### MATERIAL
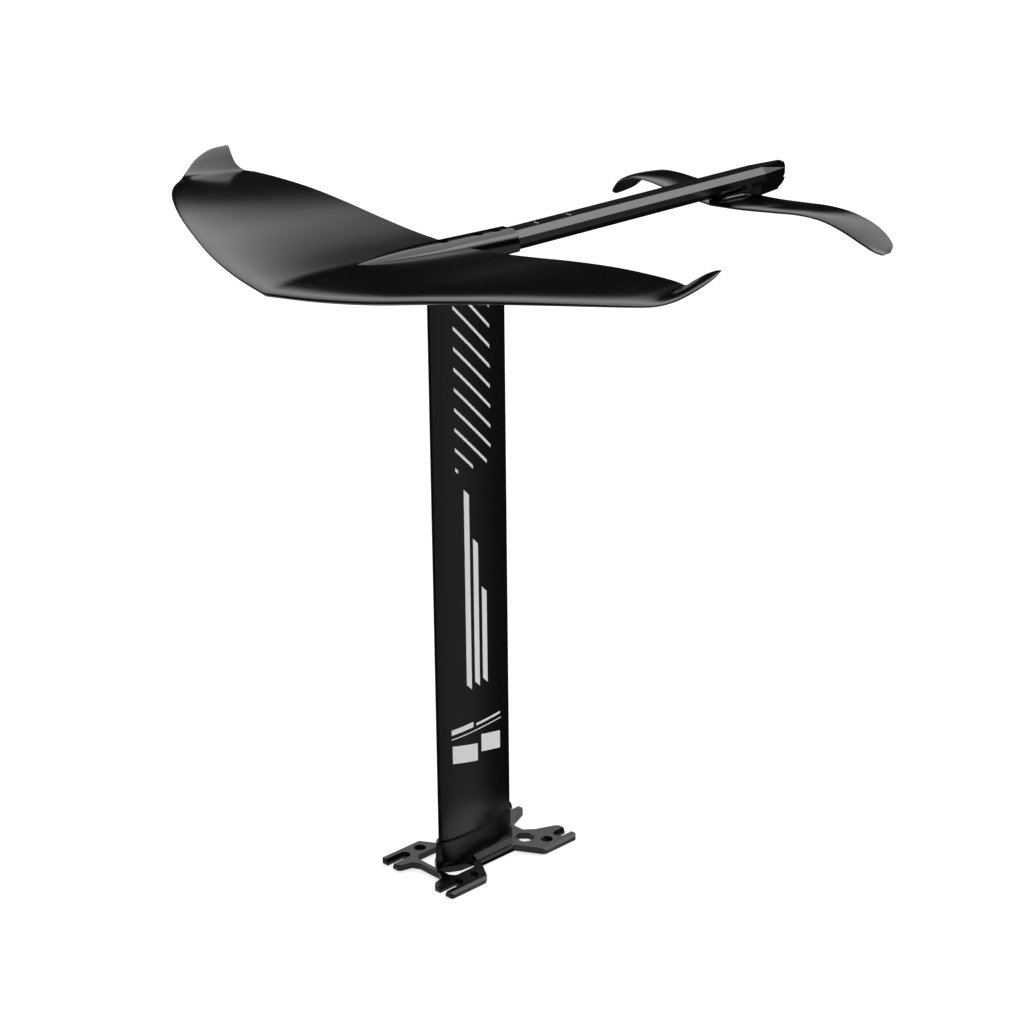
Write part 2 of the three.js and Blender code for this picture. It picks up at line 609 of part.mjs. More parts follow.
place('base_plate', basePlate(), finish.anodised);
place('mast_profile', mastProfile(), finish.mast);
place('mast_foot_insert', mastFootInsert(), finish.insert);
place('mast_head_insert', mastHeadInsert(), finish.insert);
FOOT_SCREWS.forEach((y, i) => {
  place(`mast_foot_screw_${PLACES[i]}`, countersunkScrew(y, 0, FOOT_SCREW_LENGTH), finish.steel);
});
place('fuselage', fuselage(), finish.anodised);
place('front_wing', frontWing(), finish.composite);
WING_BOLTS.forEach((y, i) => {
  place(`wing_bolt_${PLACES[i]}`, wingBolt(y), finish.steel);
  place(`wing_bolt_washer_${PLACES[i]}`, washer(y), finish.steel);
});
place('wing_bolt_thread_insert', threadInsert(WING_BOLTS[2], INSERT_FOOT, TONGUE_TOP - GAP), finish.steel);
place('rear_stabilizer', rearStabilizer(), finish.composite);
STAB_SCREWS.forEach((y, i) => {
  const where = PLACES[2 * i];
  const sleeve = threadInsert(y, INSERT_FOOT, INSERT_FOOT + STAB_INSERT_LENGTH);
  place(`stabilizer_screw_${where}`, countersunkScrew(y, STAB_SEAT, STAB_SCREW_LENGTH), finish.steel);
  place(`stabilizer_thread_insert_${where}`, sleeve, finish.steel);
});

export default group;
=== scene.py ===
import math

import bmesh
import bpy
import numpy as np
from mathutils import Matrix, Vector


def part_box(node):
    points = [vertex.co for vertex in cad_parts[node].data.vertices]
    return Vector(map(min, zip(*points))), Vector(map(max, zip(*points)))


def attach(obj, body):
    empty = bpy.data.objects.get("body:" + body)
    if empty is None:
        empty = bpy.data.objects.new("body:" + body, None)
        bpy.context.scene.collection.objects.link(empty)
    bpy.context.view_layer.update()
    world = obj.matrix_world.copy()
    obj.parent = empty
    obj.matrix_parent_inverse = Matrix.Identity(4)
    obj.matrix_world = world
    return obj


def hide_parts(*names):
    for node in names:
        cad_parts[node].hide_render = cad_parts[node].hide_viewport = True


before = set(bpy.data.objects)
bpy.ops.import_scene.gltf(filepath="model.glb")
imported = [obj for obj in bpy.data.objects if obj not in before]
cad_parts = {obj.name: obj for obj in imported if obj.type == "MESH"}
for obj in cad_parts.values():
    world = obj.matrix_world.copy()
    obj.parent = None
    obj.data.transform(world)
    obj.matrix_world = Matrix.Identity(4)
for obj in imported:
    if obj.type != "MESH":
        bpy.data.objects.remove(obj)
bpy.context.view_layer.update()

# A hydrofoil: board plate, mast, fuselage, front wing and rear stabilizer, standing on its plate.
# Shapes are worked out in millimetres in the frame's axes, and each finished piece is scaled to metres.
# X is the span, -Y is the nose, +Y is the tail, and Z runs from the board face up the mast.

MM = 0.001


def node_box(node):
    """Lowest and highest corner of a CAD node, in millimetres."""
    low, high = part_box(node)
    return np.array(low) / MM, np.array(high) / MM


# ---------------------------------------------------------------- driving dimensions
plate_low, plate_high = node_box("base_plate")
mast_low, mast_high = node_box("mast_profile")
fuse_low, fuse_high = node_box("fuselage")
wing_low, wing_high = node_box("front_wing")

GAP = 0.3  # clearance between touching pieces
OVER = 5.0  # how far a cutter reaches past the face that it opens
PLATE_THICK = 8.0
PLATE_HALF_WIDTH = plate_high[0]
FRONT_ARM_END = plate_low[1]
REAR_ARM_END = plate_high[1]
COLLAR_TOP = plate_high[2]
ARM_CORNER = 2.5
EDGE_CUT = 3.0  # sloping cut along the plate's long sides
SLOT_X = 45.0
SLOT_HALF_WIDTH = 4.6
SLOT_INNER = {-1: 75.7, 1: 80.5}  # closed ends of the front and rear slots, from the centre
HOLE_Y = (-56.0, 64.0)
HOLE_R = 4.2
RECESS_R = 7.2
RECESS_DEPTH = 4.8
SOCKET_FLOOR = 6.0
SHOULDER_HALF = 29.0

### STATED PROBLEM
Print the lines from the line containing "place('rear_stabilizer', rearStabilizer(), finish.composite);" to the line containing "# X is the span, -Y", both ends included, exactly and with nothing added.

### SOLUTION
place('rear_stabilizer', rearStabilizer(), finish.composite);
STAB_SCREWS.forEach((y, i) => {
  const where = PLACES[2 * i];
  const sleeve = threadInsert(y, INSERT_FOOT, INSERT_FOOT + STAB_INSERT_LENGTH);
  place(`stabilizer_screw_${where}`, countersunkScrew(y, STAB_SEAT, STAB_SCREW_LENGTH), finish.steel);
  place(`stabilizer_thread_insert_${where}`, sleeve, finish.steel);
});

export default group;
=== scene.py ===
import math

import bmesh
import bpy
import numpy as np
from mathutils import Matrix, Vector


def part_box(node):
    points = [vertex.co for vertex in cad_parts[node].data.vertices]
    return Vector(map(min, zip(*points))), Vector(map(max, zip(*points)))


def attach(obj, body):
    empty = bpy.data.objects.get("body:" + body)
    if empty is None:
        empty = bpy.data.objects.new("body:" + body, None)
        bpy.context.scene.collection.objects.link(empty)
    bpy.context.view_layer.update()
    world = obj.matrix_world.copy()
    obj.parent = empty
    obj.matrix_parent_inverse = Matrix.Identity(4)
    obj.matrix_world = world
    return obj


def hide_parts(*names):
    for node in names:
        cad_parts[node].hide_render = cad_parts[node].hide_viewport = True


before = set(bpy.data.objects)
bpy.ops.import_scene.gltf(filepath="model.glb")
imported = [obj for obj in bpy.data.objects if obj not in before]
cad_parts = {obj.name: obj for obj in imported if obj.type == "MESH"}
for obj in cad_parts.values():
    world = obj.matrix_world.copy()
    obj.parent = None
    obj.data.transform(world)
    obj.matrix_world = Matrix.Identity(4)
for obj in imported:
    if obj.type != "MESH":
        bpy.data.objects.remove(obj)
bpy.context.view_layer.update()

# A hydrofoil: board plate, mast, fuselage, front wing and rear stabilizer, standing on its plate.
# Shapes are worked out in millimetres in the frame's axes, and each finished piece is scaled to metres.
# X is the span, -Y is the nose, +Y is the tail, and Z runs from the board face up the mast.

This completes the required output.